|It’s easy to sympathize with the animal rights movement. It really is. When you own a cat or a dog, it’s hard to not think of that furry critter as a member of your family, and harder to not become disgusted by some of the grotesque medical experiments that are performed on animals. The pro-life movement is all about saving innocent lives from the perversions of science, so what’s wrong with giving money to both Campaign Life Coalition and the Animal Liberation Front?
Well plenty, as a matter of fact. The salient fact that pro-lifers and social conservatives need to understand is that the animal rights movement is largely anti-Christian, anti-human, and tolerates a violent fringe within itself.
If that sounds harsh, consider the words of Princeton University Professor Peter Singer, considered by many to be the “godfather” of animal rights. The author of AnimalLiberation addressed the Animal Rights 2002 conference in McLean, Va. this past summer and blasted mainstream Christianity as “a problem for the animal movement.” Judeo-Christian teachings claim that humans are made in the image of God, humans have souls but animals don’t, and that God gave mankind dominion over the animal world. “All three taken together do have a very negative influence on the way in which we think about animals,” said the self-described atheist.
Singer defends his worldview on the basis that animals are sentient beings and should be treated as such, yet he doesn’t place much value on human life. The man who claims he would be reluctant to kill a colony of termites feasting upon the foundation of his house also believes parents should have the right to kill a newborn baby if the child is disabled. “If you have a being that is not sentient, that is not even aware, then the killing of that being is not something that is wrong in and of itself,” said Singer. “I think that a chimpanzee certainly has greater self-awareness than a newborn baby – (and) there are some circumstances, for example, where the newborn baby is severely disabled and where the parents think that it’s better that the child should not live, when killing the newborn baby is not at all wrong – not like killing the chimpanzee would be. Maybe it’s not wrong at all.”
Think about that for a minute. Even most pro-abortion advocates acknowledge that killing a newborn baby isn’t a “choice,” but an act of cold-blooded murder.
Equally bizarre is Singer’s argument that humans and non-humans can engage in “mutually satisfying” sexual relations as long as they are consensual. When asked how animals could consent to inter-species sex, Singer answered: “Your dog can show you when he or she wants to go for a walk and equally for non-violent sexual contact. Your dog, or whatever else it is, can show you whether he or she wants to engage in a certain kind of contact.”
Say what? You know our universities are in trouble when professors start to acquire new ideas from Tom Green movies.

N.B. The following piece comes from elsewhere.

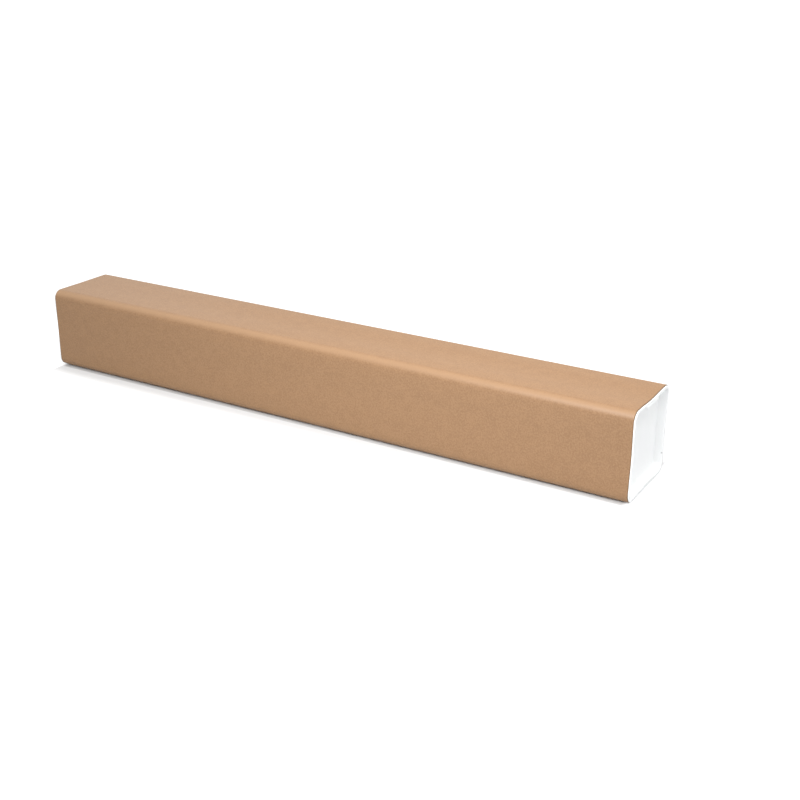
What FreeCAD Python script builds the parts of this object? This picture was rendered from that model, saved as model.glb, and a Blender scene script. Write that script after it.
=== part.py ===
"""Square poster mailer: a wound kraft board tube and the two push-in caps that close its ends.

Millimetres. X runs along the tube, Z is up, and the origin is at the middle of the tube's underside.
Every outline here is the same rounded square: four rounded corners joined by four sides that are
slightly hollow, as wound board draws in between its corners. Each outline is the board's outer one,
moved inwards by its own inset, so the plug follows the bore and the flange follows the tube.
"""

import FreeCAD
import Part
import math
import os
from enum import IntEnum

import Sketcher

SIZES = {
    # the tube
    "board_length": 860,  # fits a rolled A0 sheet, 841 wide
    "board_side": 111,  # outer width and height, over the corners
    "board_wall": 3,
    "corner_radius": 11.5,  # outer
    "side_hollow": 1.2,  # how far the middle of a side lies inside the line over its corners
    "land_width": 6,  # flat strip of a side next to each corner
    # the end caps
    "flange_thickness": 1.5,
    "flange_inset": 0.5,  # the flange's edge lies this far inside the tube's outer surface
    "plug_clearance": 0.2,  # between the plug and the bore, all round
    "plug_wall": 1.25,
    "plug_depth": 10.5,  # from the board's cut end inwards
    "plug_draft": 1,  # degrees, on both sides of the plug's wall
    "face_thickness": 1.5,  # the sunk face at the plug's inner end
    "lead_bevel": 1.2,  # outer edge of the plug's inner end
    "floor_round": 1,  # where the sunk face meets the plug's wall
    "rim_bevel": 0.35,  # both edges of the flange's outer face
    "lip_length": 34,
    "lip_reach": 2,  # how far the grip lip stands into the recess, past the flange
    "lip_thickness": 1.5,
    "lip_corner": 0.8,
}

QUARTERS = range(4)
NEAR = 1e-3  # how closely a face has to lie in the plane where it is looked for

# how a sketch constraint names the sketch's own origin and axes
ORIGIN = (-1, 1)
X_AXIS = (-1,)
Y_AXIS = (-2,)


class Point(IntEnum):
    """The numbers by which a sketch constraint names the points of a line or an arc."""

    START = 1
    END = 2
    CENTRE = 3


# the outline's values as expressions over the sheet
CORNER_AT = "(Sizes.board_side / 2 - Sizes.corner_radius)"
HOLLOW_RUN = f"({CORNER_AT} - Sizes.land_width)"
BEND_RADIUS = f"(({HOLLOW_RUN} ^ 2 + Sizes.side_hollow ^ 2) / (4 * Sizes.side_hollow))"
BORE_INSET = "Sizes.board_wall"
FLANGE_INSET = "Sizes.flange_inset"
PLUG_INSET = "(Sizes.board_wall + Sizes.plug_clearance)"
RECESS_INSET = "(Sizes.board_wall + Sizes.plug_clearance + Sizes.plug_wall)"
RECESS_DEPTH = "(Sizes.plug_depth - Sizes.face_thickness)"
RECESS_TOP = f"(Sizes.board_side / 2 - Sizes.side_hollow - {RECESS_INSET})"
FLANGE_TOP = "(Sizes.board_side / 2 - Sizes.side_hollow - Sizes.flange_inset)"
DRAFT = "-Sizes.plug_draft"
LIP_ROOT = f"(({RECESS_TOP} + {FLANGE_TOP}) / 2)"
LIP_FOOT = f"({RECESS_TOP} - Sizes.lip_reach)"


def make_sheet(doc):
    """The driving dimensions, one named cell each."""
    sheet = doc.addObject("Spreadsheet::Sheet", "Sizes")
    for row, (name, value) in enumerate(SIZES.items(), start=1):
        sheet.set(f"A{row}", name)
        sheet.set(f"B{row}", str(value))
        sheet.setAlias(f"B{row}", name)
    doc.recompute()
    return sheet


def make_body(doc, label):
    """An empty body that holds one sub-part."""
    body = doc.addObject("PartDesign::Body", label)
    body.Label = label
    return body


def end_plane_sketch(body, name, height="0"):
    """A sketch across the tube's axis, `height` out along +X. Its x is the part's Y and its y is Z."""
    plane = next(item for item in body.Origin.OriginFeatures if item.Role == "YZ_Plane")
    sketch = body.newObject("Sketcher::SketchObject", name)
    sketch.AttachmentSupport = [(plane, "")]
    sketch.MapMode = "FlatFace"
    sketch.setExpression(".AttachmentOffset.Base.z", height)
    return sketch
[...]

For all of his eccentricities, Singer at least doesn’t support violence in defence of animal rights, but some groups, such as the Animal Liberation Front, the Environmental Liberation Front, and Stop Huntingdon Animal Cruelty have resorted to death threats, harassment, fire bombings, and physical assaults to get their message out. “The evidence is indisputable that they’re turning more and more to violence,” said Mark Potok, editor of the Southern Poverty Law Centre’s Intelligence Report to the Christian Science Monitor recently. “When you start burning buildings, it just seems to me obvious that, at some point, some night watchman is going to get burned up.”

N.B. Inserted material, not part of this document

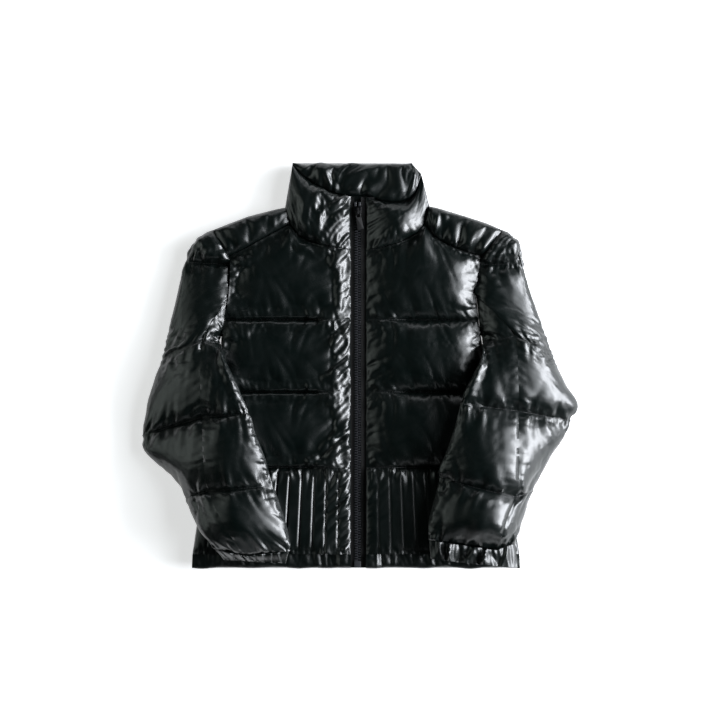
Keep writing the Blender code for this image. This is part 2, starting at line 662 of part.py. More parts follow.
def tape(side):
    """Woven tape under the front's stitched edge."""
    if side == "right":
        low_x, high_x = RIGHT_EDGE_X - TAPE_UNDER, ZIP_X - CHAIN_HALF - 0.8
    else:
        low_x, high_x = ZIP_X + CHAIN_HALF + 0.8, LEFT_EDGE_X + TAPE_UNDER
    x = np.linspace(low_x, high_x, 3)[:, None]
    y = np.linspace(HEM_Y + 1.0, ZIP_TOP_Y, 7)[None, :]
    wall(f"tape_{side}", grid_points(x, y, TAPE_Z), grid_points(x, y, TAPE_Z + TAPE_THICK), TAPE)


def chain():
    """Closed teeth as one bar with sloping shoulders, below the slider."""
    x = np.array([-CHAIN_HALF, -CHAIN_HALF * 0.72, CHAIN_HALF * 0.72, CHAIN_HALF])[:, None]
    y = np.linspace(HEM_Y + 12.0, SLIDER_LOW_Y - SEAM, 9)[None, :]
    middle = (CHAIN_LOW + CHAIN_HIGH) / 2
    rise = np.array([0.35, 1.0, 1.0, 0.35])[:, None] * (CHAIN_HIGH - middle)
    wall("chain", grid_points(ZIP_X + x, y, middle - rise), grid_points(ZIP_X + x, y, middle + rise),
         RESIN)


def stops():
    """Box at the foot of the zip and one stop above the slider on each tape."""
    box("zip_box", (ZIP_X - 5.4, HEM_Y + 1.0, CHAIN_LOW - 0.6),
        (ZIP_X + 5.4, HEM_Y + 11.7, CHAIN_HIGH + 0.6), RESIN)
    for side, sign in (("right", -1), ("left", 1)):
        ends = sorted((ZIP_X + sign * 1.4, ZIP_X + sign * (CHAIN_HALF + 0.5)))
        box(f"stop_{side}", (ends[0], SLIDER_HIGH_Y + 1.0, CHAIN_LOW),
            (ends[1], SLIDER_HIGH_Y + 8.0, CHAIN_HIGH), RESIN)


def outline_solid(outline, thickness):
    """Prism of a flat outline in millimetres, which may hold a hole, centred on its own plane."""
    curve = bpy.data.curves.new("outline", "CURVE")
    curve.dimensions = "2D"
    curve.fill_mode = "BOTH"
    curve.extrude = thickness / 2
    for ring in outline:
        spline = curve.splines.new("POLY")
        spline.points.add(len(ring) - 1)
        for point, (u, v) in zip(spline.points, ring):
            point.co = (u, v, 0.0, 1.0)
        spline.use_cyclic_u = True
    holder = bpy.data.objects.new("outline", curve)
    JACKET.objects.link(holder)
    evaluated = holder.evaluated_get(bpy.context.evaluated_depsgraph_get())
    data = bpy.data.meshes.new_from_object(evaluated)
    bpy.data.objects.remove(holder)
    solid = bmesh.new()
    solid.from_mesh(data)
    bmesh.ops.remove_doubles(solid, verts=solid.verts[:], dist=0.01)
    face_outwards(solid)
    solid.to_mesh(data)
    solid.free()
    return data


PLATE_LOW = (20.4, 22.0)
PLATE_HIGH = (27.9, 29.6)
BRIDGE_HIGH = 34.2
BRIDGE_WALL = 1.4
BRIDGE_HALF = 1.4
HINGE_Y = 255.0
HINGE_Z = 31.2


def slider():
    """Slider body: two plates joined through the chain, wider at the end where the teeth part."""
    half, neck = SLIDER_HALF_LOW, CHAIN_HALF
    section = [(-half, PLATE_LOW[0]), (half, PLATE_LOW[0]), (half, PLATE_LOW[1]),
               (neck, PLATE_LOW[1]), (neck, PLATE_HIGH[0]), (half, PLATE_HIGH[0]),
               (half, PLATE_HIGH[1]), (-half, PLATE_HIGH[1]), (-half, PLATE_HIGH[0]),
               (-neck, PLATE_HIGH[0]), (-neck, PLATE_LOW[1]), (-half, PLATE_LOW[1])]
    widen = SLIDER_HALF_HIGH / SLIDER_HALF_LOW
    data = outline_solid([section], SLIDER_HIGH_Y - SLIDER_LOW_Y)
    for vert in data.vertices:
        u, v, w = vert.co
        spread = widen if w > 0 and abs(u) > neck + 0.2 else 1.0
        y = SLIDER_HIGH_Y if w > 0 else SLIDER_LOW_Y
        vert.co = (ZIP_X + u * spread, y, v)
    settle(data)
    add_object("slider", data, ENAMEL)


def slider_bridge():
    """Arch clamped on the slider's upper plate, which holds the pull tab's bar."""
    low, high = SLIDER_LOW_Y + 1.5, SLIDER_HIGH_Y - 1.5
    foot = PLATE_HIGH[1] + SEAM
    crown = BRIDGE_HIGH - BRIDGE_WALL
    arch = [(low, foot), (low, BRIDGE_HIGH - 1.2), (low + 1.6, BRIDGE_HIGH),
            (high - 1.6, BRIDGE_HIGH), (high, BRIDGE_HIGH - 1.2), (high, foot),
            (high - BRIDGE_WALL, foot), (high - BRIDGE_WALL, crown - 0.5), (high - 2.4, crown),
            (low + 2.4, crown), (low + BRIDGE_WALL, crown - 0.5), (low + BRIDGE_WALL, foot)]
    data = outline_solid([arch], 2 * BRIDGE_HALF)
    for vert in data.vertices:
        u, v, w = vert.co
        vert.co = (ZIP_X + w, u, v)
    settle(data)
    add_object("slider_bridge", data, ENAMEL)


def settle(data):
    """Bring a mesh made in millimetres to metres, with its faces outwards."""
    shape = bmesh.new()
    shape.from_mesh(data)
    bmesh.ops.scale(shape, vec=(MM, MM, MM), verts=shape.verts[:])
    face_outwards(shape)
    shape.to_mesh(data)
    shape.free()


def pull_tab():
    """Moulded tab hung on the slider's bridge, lying down the zip and leaning to the left."""
    bar = 1.0  # half thickness of the bar that passes under the bridge
    hole_half, hole_end = 2.9, 9.0
    outline = [(-4.3, 1.0), (4.3, 1.0), (4.4, -11.0), (5.2, -24.0), (5.4, -28.5), (4.6, -PULL_LENGTH),
               (-4.6, -PULL_LENGTH), (-5.4, -28.5), (-5.2, -24.0), (-4.4, -11.0)]
    hole = [(-hole_half, -bar), (hole_half, -bar), (hole_half, -hole_end), (-hole_half, -hole_end)]
    data = outline_solid([outline, hole], PULL_THICK)
    settle(data)
    tab = add_object("pull_tab", data, RUBBER)
    tab.rotation_euler = (PULL_DROP, 0.0, PULL_LEAN)
    tab.location = (ZIP_X * MM, HINGE_Y * MM, HINGE_Z * MM)


# ---------------------------------------------------------------- assembly

def clear_scene():
    """Remove every object that is already there."""
    for old in list(bpy.data.objects):
        bpy.data.objects.remove(old, do_unlink=True)


def build():
    """Make every piece of the jacket."""
    back()
    back_strip("band_back", rows_at(HEM_SEAM_Y + HALF_SEAM, -300, -180, BAND_SEAM_Y - HALF_SEAM),
               np.array([0.85, 1.0, 1.0, 0.68]), NYLON)
    back_strip("hem_back", rows_at(HEM_Y, -326, -318, HEM_SEAM_Y - HALF_SEAM),
               np.array([0.1, 0.62, 0.82, 0.85]), BINDING)
    for side in ("right", "left"):
        front(side)
        yoke(side)
        band(side)
        hem(side)
        collar_front(side)
        half_row = next(i for i, row in enumerate(SLEEVE[side]) if row.name == "armhole")
        sleeve_half(side, "outer", 0, "outer")
        sleeve_half(side, "inner", half_row, "inner")
        cuff(side)
        tape(side)
    collar_back()
    chain()
    stops()
    slider()
    slider_bridge()
    pull_tab()


clear_scene()
JACKET = bpy.data.collections.new("Puffer jacket")
bpy.context.scene.collection.children.link(JACKET)
build()
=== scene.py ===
"""Looks of a cropped puffer jacket laid flat on its back: padded cloth, gathers, zip and finishes.

Sizes are in millimetres in the tables and turned to metres on the meshes. +X runs to the wearer's
left, +Y from the hem to the collar and +Z up. Each cloth piece is a closed wall: a plain inside and
an outside that is pressed out by its padding between the stitched lines.
"""

from __future__ import annotations

import logging
import math
from dataclasses import dataclass, field
from enum import Enum
from typing import Callable, Sequence

import bmesh
import bpy
import numpy as np
from mathutils import Matrix, Vector, noise
from mathutils.kdtree import KDTree

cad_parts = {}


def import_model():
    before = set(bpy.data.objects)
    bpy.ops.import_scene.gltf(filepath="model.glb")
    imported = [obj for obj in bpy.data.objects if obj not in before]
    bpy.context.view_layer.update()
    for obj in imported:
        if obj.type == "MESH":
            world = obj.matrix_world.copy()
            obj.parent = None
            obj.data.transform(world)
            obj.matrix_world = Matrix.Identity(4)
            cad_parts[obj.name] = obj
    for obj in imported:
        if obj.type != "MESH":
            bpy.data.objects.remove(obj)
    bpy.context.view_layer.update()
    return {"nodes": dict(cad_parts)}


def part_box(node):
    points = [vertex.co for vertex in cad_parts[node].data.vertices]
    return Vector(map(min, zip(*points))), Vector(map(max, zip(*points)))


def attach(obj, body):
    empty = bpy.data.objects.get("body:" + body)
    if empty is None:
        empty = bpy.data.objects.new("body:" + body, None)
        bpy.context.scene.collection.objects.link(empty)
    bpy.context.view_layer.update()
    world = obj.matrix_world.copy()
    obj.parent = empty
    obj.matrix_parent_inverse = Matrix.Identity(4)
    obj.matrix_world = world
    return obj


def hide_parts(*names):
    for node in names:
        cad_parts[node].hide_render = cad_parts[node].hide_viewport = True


LOG = logging.getLogger("puffer_jacket")
MM = 0.001
GARMENT = "garment"
PULL = "pull"
FAR = 1e6  # farther than any two points of the jacket, in millimetres
ROUND_OFF = 1e-6

Array = np.ndarray


class Side(Enum):
    """The wearer's side that a piece belongs to."""

    RIGHT = "right"
    LEFT = "left"

    @property
    def sign(self) -> int:
        """-1 on the wearer's right, +1 on the left."""
        return -1 if self is Side.RIGHT else 1


# ------------------------------------------------------------------ shapes of edges and chambers

def bulge(fraction: Array, power: float = 2.4) -> Array:
    """Return 0 at both ends of a chamber and 1 in its middle, with full shoulders."""
    spread = np.abs(2.0 * np.clip(fraction, 0.0, 1.0) - 1.0)
    return np.sqrt(np.clip(1.0 - spread ** power, 0.0, 1.0))


def rounded(distance: Array, radius: Array | float) -> Array:
    """Return a quarter ellipse: 0 at an edge and 1 from the radius inwards."""
    depth = 1.0 - np.clip(distance / radius, 0.0, 1.0)
    return np.sqrt(np.clip(1.0 - depth * depth, 0.0, 1.0))


def swell(distance: Array, radius: Array | float) -> Array:
    """Return an even rise: 0 at an edge and 1 from the radius inwards."""
    return np.sin(np.clip(distance / radius, 0.0, 1.0) * math.pi / 2)


def eased(value: Array | float) -> Array:
    """Return a smooth step from 0 to 1."""
    clipped = np.clip(value, 0.0, 1.0)
    return clipped * clipped * (3.0 - 2.0 * clipped)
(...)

Unfortunately, even “respectable” groups within the movement have shown a disturbing tolerance for these violent lunatics.
The U.S. tax-exempt status of People for the Ethical Treatment of Animals, better known as PETA, is currently being challenged because it paid $1,500 to the ELF. The Southern Poverty Law Centre further adds that PETA shelled out $7,500 to a woman named Fran Trutt, who was convicted of attempting to murder a medical executive.
Look, there’s nothing wrong with loving your cat (although not in the “mutually satisfying” way Singer talked about), or with wanting to prevent cruelty to animals, but the issue isn’t nearly as black and white as the PETA crowd would like us to think. Thanks in part to some of the methods used in so-called factory farming, the world can more than feed itself, meaning poor Canadians don’t have to go without meat or necessary proteins. Thanks to animal-testing procedures, there’s no chance the mascara your daughter is wearing will blind her if it accidentally gets in her eyes.
It’s not pro-life to value the lives of lab rats and termites more than a disabled newborn baby. It’s just sick and demented.
Eli Schuster is a frequent contributor to The Interim. Formerly a staff writer for Report newsmagazine, his commentary has appeared recently in the Ottawa Citizen, Calgary Herald and Vancouver Sun.